AAA reported that service calls for battery problems have increased by more than 20 percent, while most other vehicle issue calls have decreased. They attribute the increase in battery calls due to vehicles staying parked for long periods of time while most places of business and commerce are closed and most people aren’t driving as much as they normally would. I think we can all agree that this year has been far from normal so far!
Calls for service for battery issues were 9,368 in April 2019 and 11,215 this past April, according to AAA data.
Do you wonder why? It’s the HEAT and lack of use!
Hot summer temperatures pose the greater threat to battery life by driving up the heat under the hood of your car. This excessive heat is the beginning of battery failure. As a result, many motorists wind up stuck on the roadside in the summer heat.
Drivers need to be proactive about checking, servicing and replacing batteries. In order to do this, I have listed some tips below that can keep you from burning up over your battery this summer.
- Schedule a check-up for your car, including the battery: Take your vehicle to your preferred mechanic for the usual oil change, fluid check, and tire check. Don’t be among the two-thirds of Americans who've never had their car battery tested, ask your garage to do that too.
- Have the mechanic check the battery’s charge, the condition of the terminals, and how securely it’s mounted in the engine bay. You want to be sure the electrical system is charging at the correct rate; overcharging can damage a battery as quickly as undercharging.
- Test your car battery load annually if it is 2 years + old and if you live in a warmer climate or after its 4 years old if you live in a colder climate.

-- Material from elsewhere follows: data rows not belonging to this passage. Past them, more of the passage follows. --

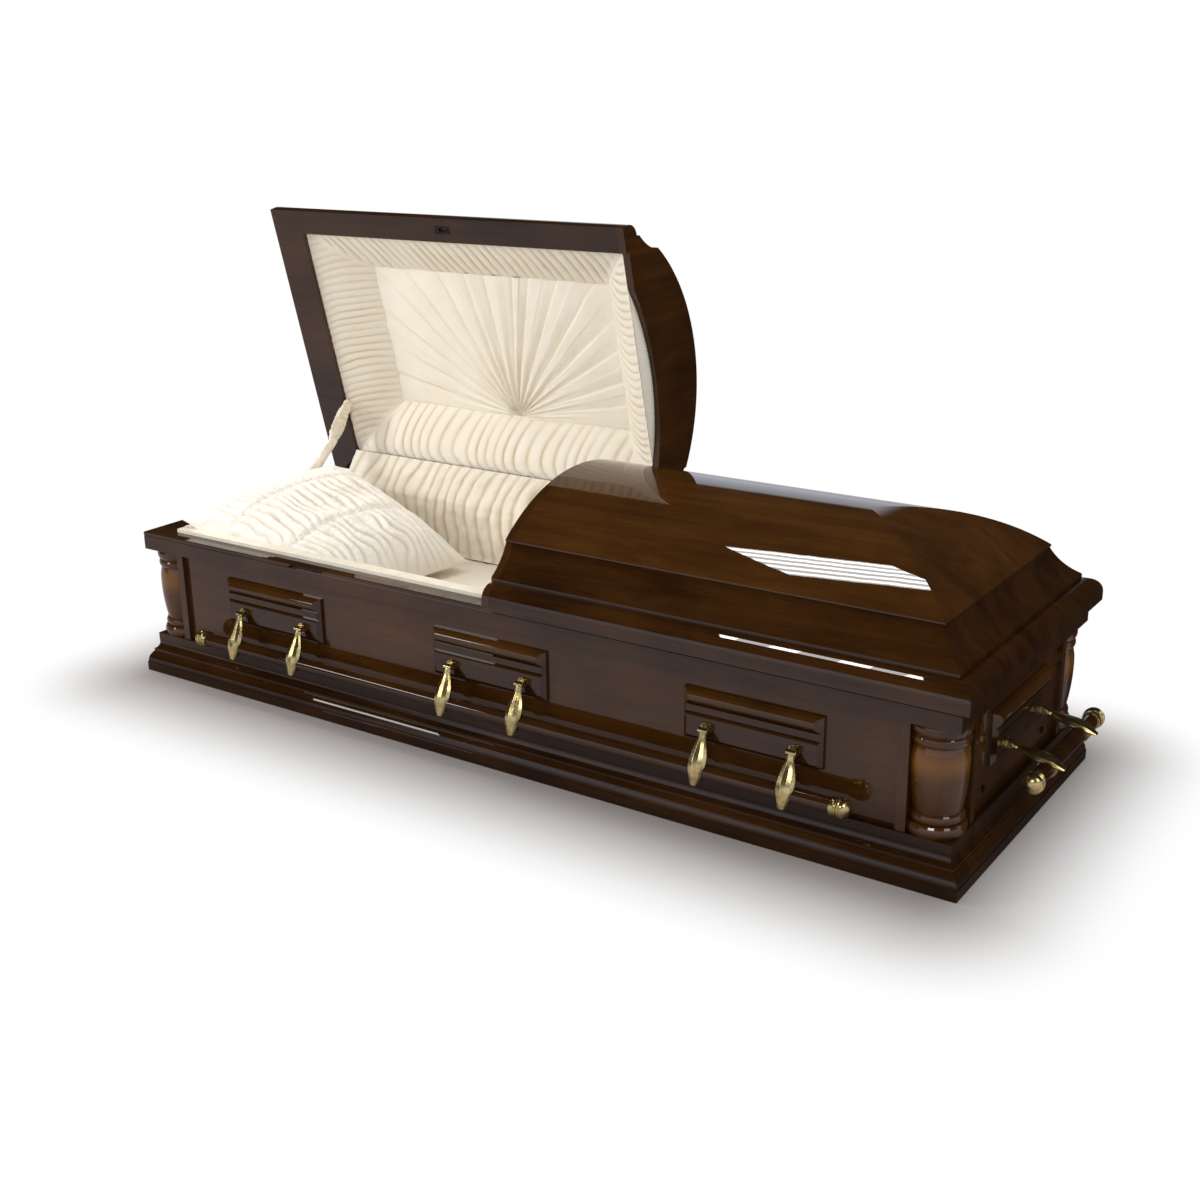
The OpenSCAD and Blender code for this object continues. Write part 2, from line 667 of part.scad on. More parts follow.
bottom_board();
base_moldings();
walls([0, 2]);  // side_walls
walls([1, 3]);  // end_walls
corner_posts();
column(1, 0);  // column_front_head
column(0, 0);  // column_front_foot
column(0, 1);  // column_rear_foot
column(1, 1);  // column_rear_head
top_rails();
end_plugs();
handle_plate(0, -plate_pitch);  // plate_front_head
handle_plate(0, 0);  // plate_front_middle
handle_plate(0, plate_pitch);  // plate_front_foot
handle_plate(2, plate_pitch);  // plate_rear_head
handle_plate(2, 0);  // plate_rear_middle
handle_plate(2, -plate_pitch);  // plate_rear_foot
handle_plate(1, 0);  // plate_foot_end
handle_plate(3, 0);  // plate_head_end
ears(0);  // ears_front
ears(1);  // ears_foot
ears(2);  // ears_rear
ears(3);  // ears_head
arms(0, hang_tilt);  // arms_front
bar(0, hang_tilt, side_bar_half);  // bar_front
caps(0, hang_tilt, side_bar_half);  // caps_front
arms(1, out_tilt);  // arms_foot
bar(1, out_tilt, end_bar_half);  // bar_foot
caps(1, out_tilt, end_bar_half);  // caps_foot
arms(2, hang_tilt);  // arms_rear
bar(2, hang_tilt, side_bar_half);  // bar_rear
caps(2, hang_tilt, side_bar_half);  // caps_rear
arms(3, hang_tilt);  // arms_head
bar(3, hang_tilt, end_bar_half);  // bar_head
caps(3, hang_tilt, end_bar_half);  // caps_head
rail_locks();
rail_strip();
wall_lining();
bed_bearers();
mattress();
pillow();
hinge_leaves();
stay_seat();
opened(open_deg) lid_rim(-1);  // head_rim
opened(open_deg) lid_molding(-1);  // head_molding
opened(open_deg) lid_crown(-1);  // head_crown
opened(open_deg) lid_header(-1);  // head_header
opened(open_deg) head_border();
opened(open_deg) head_panel();
opened(open_deg) lid_catch(-1);  // head_catch
opened(open_deg) lid_hinges(head_hinge_x);  // head_hinges
opened(open_deg) stay_ear();
stay_upper();
stay_lower();
lid_rim(1);  // foot_rim
lid_molding(1);  // foot_molding
lid_crown(1);  // foot_crown
lid_header(1);  // foot_header
lid_catch(1);  // foot_catch
lid_hinges(foot_hinge_x);  // foot_hinges
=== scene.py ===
import bpy
import bmesh
import json
import math
from mathutils import Matrix, Vector, noise


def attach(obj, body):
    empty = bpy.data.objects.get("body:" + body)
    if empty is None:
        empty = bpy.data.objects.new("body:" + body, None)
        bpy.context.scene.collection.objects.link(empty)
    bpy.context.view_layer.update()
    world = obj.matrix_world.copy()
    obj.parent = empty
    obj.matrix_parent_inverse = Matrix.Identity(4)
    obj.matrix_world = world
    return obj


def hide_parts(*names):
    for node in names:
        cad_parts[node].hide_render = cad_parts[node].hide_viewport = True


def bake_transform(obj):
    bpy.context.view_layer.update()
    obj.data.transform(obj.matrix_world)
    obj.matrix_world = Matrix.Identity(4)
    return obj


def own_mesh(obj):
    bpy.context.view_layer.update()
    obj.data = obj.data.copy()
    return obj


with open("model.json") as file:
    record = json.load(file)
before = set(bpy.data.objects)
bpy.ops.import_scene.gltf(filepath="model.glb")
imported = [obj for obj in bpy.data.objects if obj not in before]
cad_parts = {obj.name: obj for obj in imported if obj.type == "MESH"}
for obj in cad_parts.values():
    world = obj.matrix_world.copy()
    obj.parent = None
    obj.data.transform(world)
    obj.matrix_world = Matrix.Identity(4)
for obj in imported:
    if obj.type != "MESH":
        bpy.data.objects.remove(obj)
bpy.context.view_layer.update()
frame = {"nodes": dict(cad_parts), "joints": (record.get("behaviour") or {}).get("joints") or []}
nodes = frame["nodes"]
joints = {j["name"]: j for j in frame["joints"]}
print("frame loaded:", len(nodes), "nodes")


# small helpers
def newPiece(name, bm, smooth=True):
    mesh = bpy.data.meshes.new(name)
    bmesh.ops.recalc_face_normals(bm, faces=bm.faces)
    for f in bm.faces:
        f.smooth = smooth
    bm.to_mesh(mesh)
    bm.free()
    piece = bpy.data.objects.new(name, mesh)
    bpy.context.scene.collection.objects.link(piece)
    return piece


def gridPiece(name, across, down, shape):
    # a grid whose points are placed by shape(u, w), with u and w from 0 to 1; a shape may
    # also give a point's painted shade, how much its colour is darkened in the valleys between folds
    bm = bmesh.new()
    # the "valley" attribute carries the painted shade of the folds
    deep = bm.verts.layers.float.new("valley")
    bmesh.ops.create_grid(bm, x_segments=across, y_segments=down, size=0.5)
    for v in bm.verts:
        made = shape(v.co.x + 0.5, v.co.y + 0.5)
        if isinstance(made, tuple):
            v.co, v[deep] = made
        else:
            v.co = made
    return newPiece(name, bm)


def mix(a, b, t):
    return a + (b - a) * t


def fold(t):
    # a row of soft folds: round tops and sharp valleys, one per unit of t
    return abs(math.sin(math.pi * t)) ** 0.75


def pipe(t):
    # a row of round pipes that meet in sharp valleys
    f = 2 * (t - math.floor(t)) - 1
    return math.sqrt(max(0.0, 1 - f * f))


def crease(t, front, back):
    # a flat cloth with one narrow crease per unit of t, steeper at its back
    f = t - round(t)
    return 1 - math.exp(-(f / (front if f > 0 else back)) ** 2)


def groove(t, share=0.16):
    # how near t lies to the valley between two pipes
    f = t - math.floor(t)
    return math.exp(-(min(f, 1 - f) / share) ** 2)


def smooth(t):
    t = min(1, max(0, t))
    return t * t * (3 - 2 * t)


def facing(piece, direction):
    # turns a sheet's faces to the side that is seen
    total = Vector((0, 0, 0))
    for f in piece.data.polygons:
        total += f.normal * f.area
    if total.dot(Vector(direction)) < 0:
        piece.data.flip_normals()
    return piece


def rough(x, y, z, size):
    return noise.noise(Vector((x, y, z)) / size)


def along(points, t):
    # a point at share t of a polyline's length
    lengths = [(b - a).length for a, b in zip(points, points[1:])]
    left = t * sum(lengths)
    for a, b, long in zip(points, points[1:], lengths):
        if left <= long:
            return a.lerp(b, left / long)
        left -= long
    return points[-1].copy()


headHinge = joints["head_lid_hinge"]
hingeLine = Vector(headHinge["pos_m"])
openTurn = Matrix.Rotation(math.radians(headHinge["range_deg"][0]), 3, "X")


def opened(p):
    # a point of the shut head lid, with the lid open
    d = Vector((p[0], p[1] - hingeLine.y, p[2] - hingeLine.z))
    r = openTurn @ d
    return Vector((r.x, r.y + hingeLine.y, r.z + hingeLine.z))


# the finishes
def newMaterial(name):
    mat = bpy.data.materials.new(name)
    mat.use_nodes = True
    tree = mat.node_tree
    return mat, tree, tree.nodes["Principled BSDF"]


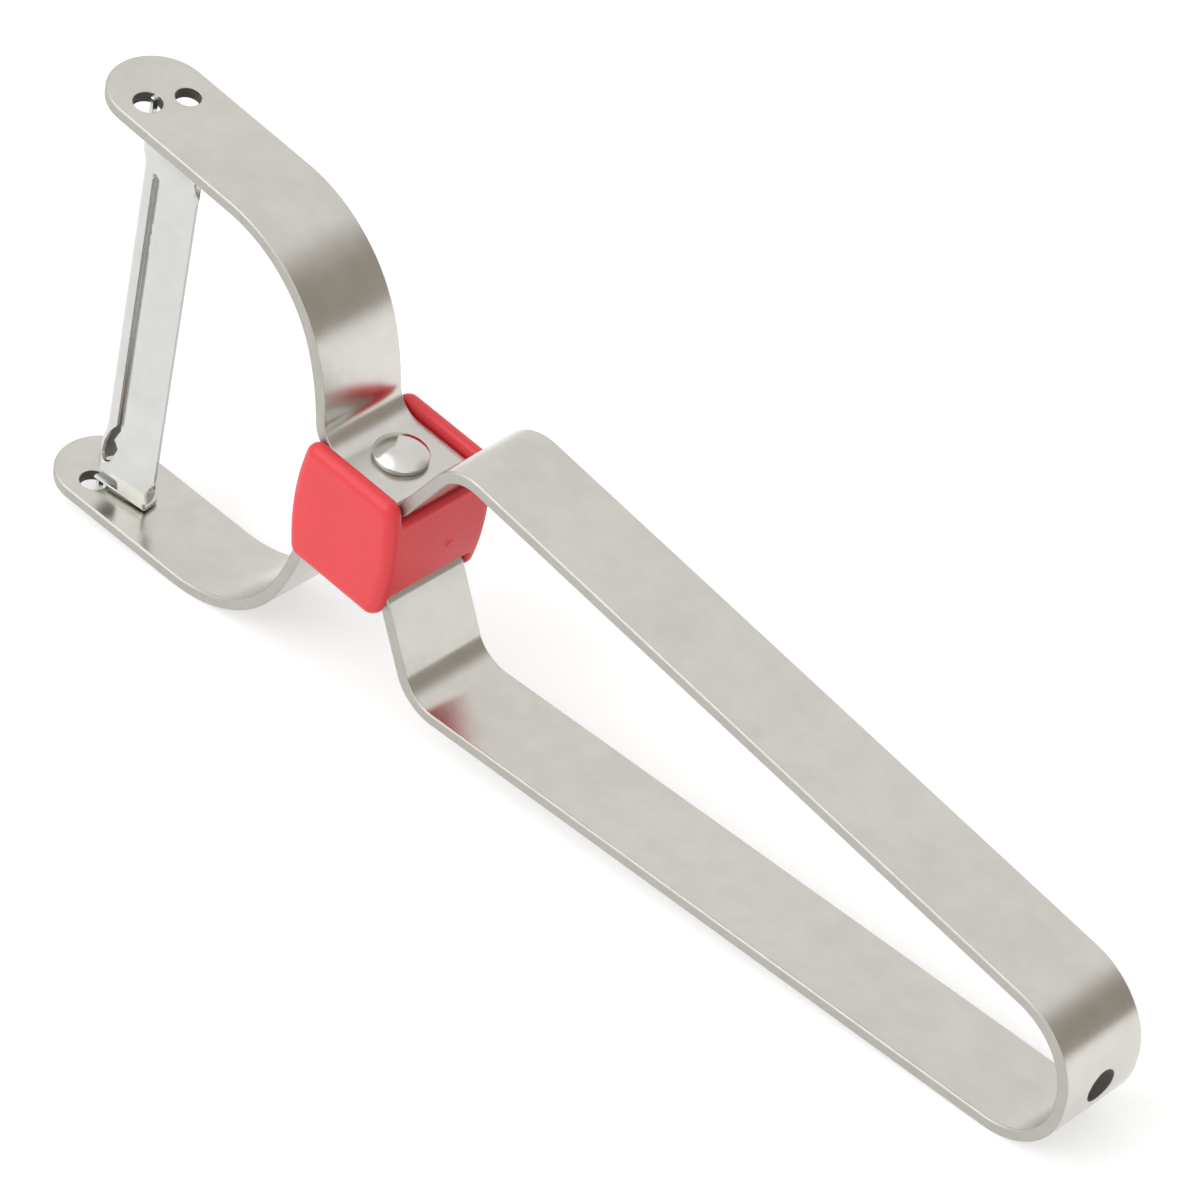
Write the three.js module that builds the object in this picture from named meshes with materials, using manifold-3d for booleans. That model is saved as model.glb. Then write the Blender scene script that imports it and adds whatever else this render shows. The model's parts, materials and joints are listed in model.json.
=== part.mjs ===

Doing this will test its ability to hold voltage while being used. The results will let you know when it’s time to start shopping.
- Check your battery’s age: The battery’s age should be considered if you are experiencing issues and are considering a replacement. The manufacture date can be found on the sticker on the top or side of the battery. A battery made in October 2018 will have a numeric code of 10-8 or an alphanumeric code of K-8. “A” is for January, “B” is for February, and so on (the letter “I” is skipped).
- Top off your battery: If you have a battery type that needs to be topped off, check it regularly, especially in hot weather. Add distilled water when necessary.
- Make sure you keep the top of the battery clean: Dirt becomes a conductor and will drain battery power. As corrosion accumulates on battery terminals it becomes an insulator, inhibiting current flow.
- Drive your car: Try to avoid leaving your vehicle parked unused for long periods of time. If you are not going to drive your car for a while at least crank it and let it run idle or just take a spin around the block.
Hopefully, these tips will keep your battery cool and running long into the fall!